GIVEN INSTRUCTION
Find every line containing the word "three" and report the count, nothing more.

DATA RECORDS
╭──
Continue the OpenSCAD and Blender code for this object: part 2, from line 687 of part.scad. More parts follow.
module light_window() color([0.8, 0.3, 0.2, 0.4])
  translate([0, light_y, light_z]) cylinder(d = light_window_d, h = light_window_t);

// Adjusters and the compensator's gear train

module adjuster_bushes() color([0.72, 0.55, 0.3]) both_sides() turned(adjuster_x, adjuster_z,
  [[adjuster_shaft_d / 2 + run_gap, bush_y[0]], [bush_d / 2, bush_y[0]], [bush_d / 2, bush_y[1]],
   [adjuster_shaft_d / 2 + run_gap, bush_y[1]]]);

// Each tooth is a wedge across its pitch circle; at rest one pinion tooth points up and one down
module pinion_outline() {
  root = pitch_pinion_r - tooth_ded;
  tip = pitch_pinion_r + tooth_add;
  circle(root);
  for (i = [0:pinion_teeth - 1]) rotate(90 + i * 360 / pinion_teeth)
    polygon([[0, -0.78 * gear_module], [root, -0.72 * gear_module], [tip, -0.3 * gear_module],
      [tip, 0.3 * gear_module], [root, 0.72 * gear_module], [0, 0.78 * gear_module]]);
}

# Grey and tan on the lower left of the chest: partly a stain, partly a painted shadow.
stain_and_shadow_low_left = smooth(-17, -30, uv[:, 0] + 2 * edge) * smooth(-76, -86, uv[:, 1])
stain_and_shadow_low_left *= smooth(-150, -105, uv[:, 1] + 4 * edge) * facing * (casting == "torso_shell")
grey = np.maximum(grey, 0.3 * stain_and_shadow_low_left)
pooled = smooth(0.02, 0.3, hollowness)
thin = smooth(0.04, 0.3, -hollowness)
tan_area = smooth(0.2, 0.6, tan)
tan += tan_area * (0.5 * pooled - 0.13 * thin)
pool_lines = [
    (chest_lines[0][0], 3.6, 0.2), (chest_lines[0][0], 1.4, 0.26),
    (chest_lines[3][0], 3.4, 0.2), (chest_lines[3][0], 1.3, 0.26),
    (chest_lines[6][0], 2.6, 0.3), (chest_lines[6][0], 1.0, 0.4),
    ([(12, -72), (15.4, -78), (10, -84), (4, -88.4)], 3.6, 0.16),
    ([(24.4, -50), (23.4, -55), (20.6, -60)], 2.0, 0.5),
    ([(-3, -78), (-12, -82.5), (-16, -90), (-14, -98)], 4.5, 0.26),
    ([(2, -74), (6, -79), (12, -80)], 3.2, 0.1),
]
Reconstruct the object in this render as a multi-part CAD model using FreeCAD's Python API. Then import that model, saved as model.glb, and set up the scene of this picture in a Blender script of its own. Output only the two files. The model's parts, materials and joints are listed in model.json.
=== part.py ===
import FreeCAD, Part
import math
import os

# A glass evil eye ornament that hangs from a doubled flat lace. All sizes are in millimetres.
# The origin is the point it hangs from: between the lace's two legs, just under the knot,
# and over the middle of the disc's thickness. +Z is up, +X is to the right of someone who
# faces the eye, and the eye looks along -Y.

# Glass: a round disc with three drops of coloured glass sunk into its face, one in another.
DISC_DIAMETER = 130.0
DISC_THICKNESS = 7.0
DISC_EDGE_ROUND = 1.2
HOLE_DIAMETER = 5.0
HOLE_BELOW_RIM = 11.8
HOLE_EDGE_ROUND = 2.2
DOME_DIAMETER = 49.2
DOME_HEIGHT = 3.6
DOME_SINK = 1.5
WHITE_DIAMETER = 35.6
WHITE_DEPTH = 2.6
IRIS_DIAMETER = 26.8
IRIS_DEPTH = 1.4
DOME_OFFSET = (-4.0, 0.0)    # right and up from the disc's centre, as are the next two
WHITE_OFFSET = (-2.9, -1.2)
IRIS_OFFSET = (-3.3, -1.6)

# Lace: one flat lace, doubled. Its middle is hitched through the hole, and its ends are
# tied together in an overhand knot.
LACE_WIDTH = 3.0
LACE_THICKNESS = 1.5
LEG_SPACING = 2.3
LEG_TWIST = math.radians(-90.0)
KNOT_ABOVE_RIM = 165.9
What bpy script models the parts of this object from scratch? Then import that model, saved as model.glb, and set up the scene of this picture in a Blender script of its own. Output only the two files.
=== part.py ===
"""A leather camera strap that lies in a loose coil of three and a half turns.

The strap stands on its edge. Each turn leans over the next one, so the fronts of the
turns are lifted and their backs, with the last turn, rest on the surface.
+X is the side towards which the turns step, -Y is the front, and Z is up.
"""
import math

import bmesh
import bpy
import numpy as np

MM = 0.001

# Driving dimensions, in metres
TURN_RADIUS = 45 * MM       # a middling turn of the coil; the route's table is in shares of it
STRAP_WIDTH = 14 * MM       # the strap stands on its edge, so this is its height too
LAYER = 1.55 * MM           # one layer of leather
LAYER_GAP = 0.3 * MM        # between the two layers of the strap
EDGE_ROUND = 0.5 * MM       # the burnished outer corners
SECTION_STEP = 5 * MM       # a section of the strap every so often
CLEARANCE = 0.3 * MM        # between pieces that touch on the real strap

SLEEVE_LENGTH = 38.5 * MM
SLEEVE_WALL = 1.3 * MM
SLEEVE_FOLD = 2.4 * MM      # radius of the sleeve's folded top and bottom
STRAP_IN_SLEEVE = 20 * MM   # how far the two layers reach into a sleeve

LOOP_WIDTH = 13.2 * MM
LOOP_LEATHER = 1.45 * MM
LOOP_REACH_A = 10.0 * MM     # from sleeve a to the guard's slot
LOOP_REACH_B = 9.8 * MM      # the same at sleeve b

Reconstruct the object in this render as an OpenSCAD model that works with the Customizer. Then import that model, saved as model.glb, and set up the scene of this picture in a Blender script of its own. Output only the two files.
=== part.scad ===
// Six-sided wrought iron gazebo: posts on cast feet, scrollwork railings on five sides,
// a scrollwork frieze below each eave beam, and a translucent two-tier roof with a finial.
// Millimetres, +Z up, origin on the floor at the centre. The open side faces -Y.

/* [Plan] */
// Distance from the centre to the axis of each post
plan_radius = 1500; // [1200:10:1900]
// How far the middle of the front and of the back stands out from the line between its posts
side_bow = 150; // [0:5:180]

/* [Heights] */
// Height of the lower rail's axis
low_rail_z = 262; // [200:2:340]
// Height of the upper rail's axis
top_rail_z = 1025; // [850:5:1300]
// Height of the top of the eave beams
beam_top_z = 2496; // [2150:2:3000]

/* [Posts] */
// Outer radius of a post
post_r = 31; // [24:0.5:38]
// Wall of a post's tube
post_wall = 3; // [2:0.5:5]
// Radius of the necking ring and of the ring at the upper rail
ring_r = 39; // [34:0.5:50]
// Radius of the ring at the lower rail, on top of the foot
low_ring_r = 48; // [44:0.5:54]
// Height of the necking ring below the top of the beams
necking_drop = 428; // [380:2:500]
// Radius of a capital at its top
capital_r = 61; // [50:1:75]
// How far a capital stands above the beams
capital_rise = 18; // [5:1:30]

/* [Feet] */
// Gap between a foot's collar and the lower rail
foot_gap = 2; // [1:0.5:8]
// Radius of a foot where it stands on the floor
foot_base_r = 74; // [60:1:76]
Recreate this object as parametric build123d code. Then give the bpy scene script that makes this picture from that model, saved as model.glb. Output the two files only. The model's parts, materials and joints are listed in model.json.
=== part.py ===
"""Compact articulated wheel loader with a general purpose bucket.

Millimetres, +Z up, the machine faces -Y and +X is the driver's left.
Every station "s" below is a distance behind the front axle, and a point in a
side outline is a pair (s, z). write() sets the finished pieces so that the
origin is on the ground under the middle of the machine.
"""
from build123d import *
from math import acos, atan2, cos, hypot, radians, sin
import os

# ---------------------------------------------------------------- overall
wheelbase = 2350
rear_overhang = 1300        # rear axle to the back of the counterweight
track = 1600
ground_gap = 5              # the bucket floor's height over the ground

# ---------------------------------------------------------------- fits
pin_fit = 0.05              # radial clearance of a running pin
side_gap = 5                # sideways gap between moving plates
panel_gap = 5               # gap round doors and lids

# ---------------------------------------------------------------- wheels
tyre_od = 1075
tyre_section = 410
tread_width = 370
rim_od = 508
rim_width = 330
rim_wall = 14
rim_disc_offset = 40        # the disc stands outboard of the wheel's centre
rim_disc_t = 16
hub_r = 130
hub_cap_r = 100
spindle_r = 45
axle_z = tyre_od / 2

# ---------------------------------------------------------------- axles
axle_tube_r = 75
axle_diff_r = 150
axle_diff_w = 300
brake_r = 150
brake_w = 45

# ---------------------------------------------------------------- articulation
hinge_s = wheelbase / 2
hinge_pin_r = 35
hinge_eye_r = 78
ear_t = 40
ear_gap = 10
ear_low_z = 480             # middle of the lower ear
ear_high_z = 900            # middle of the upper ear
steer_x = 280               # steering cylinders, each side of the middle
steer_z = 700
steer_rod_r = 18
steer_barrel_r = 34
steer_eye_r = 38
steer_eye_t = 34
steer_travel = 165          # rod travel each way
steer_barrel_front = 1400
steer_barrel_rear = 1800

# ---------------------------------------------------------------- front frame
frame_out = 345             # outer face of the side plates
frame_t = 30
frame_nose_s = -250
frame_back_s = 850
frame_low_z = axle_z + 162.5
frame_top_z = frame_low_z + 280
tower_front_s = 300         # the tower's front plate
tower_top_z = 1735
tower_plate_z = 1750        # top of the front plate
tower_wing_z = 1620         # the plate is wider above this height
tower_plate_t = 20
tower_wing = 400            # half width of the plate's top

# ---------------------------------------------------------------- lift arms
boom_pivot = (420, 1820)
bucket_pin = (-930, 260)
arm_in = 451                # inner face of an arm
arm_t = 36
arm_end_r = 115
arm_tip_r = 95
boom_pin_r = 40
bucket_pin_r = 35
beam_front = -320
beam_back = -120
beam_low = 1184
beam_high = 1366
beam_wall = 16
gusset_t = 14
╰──
ANSWER
2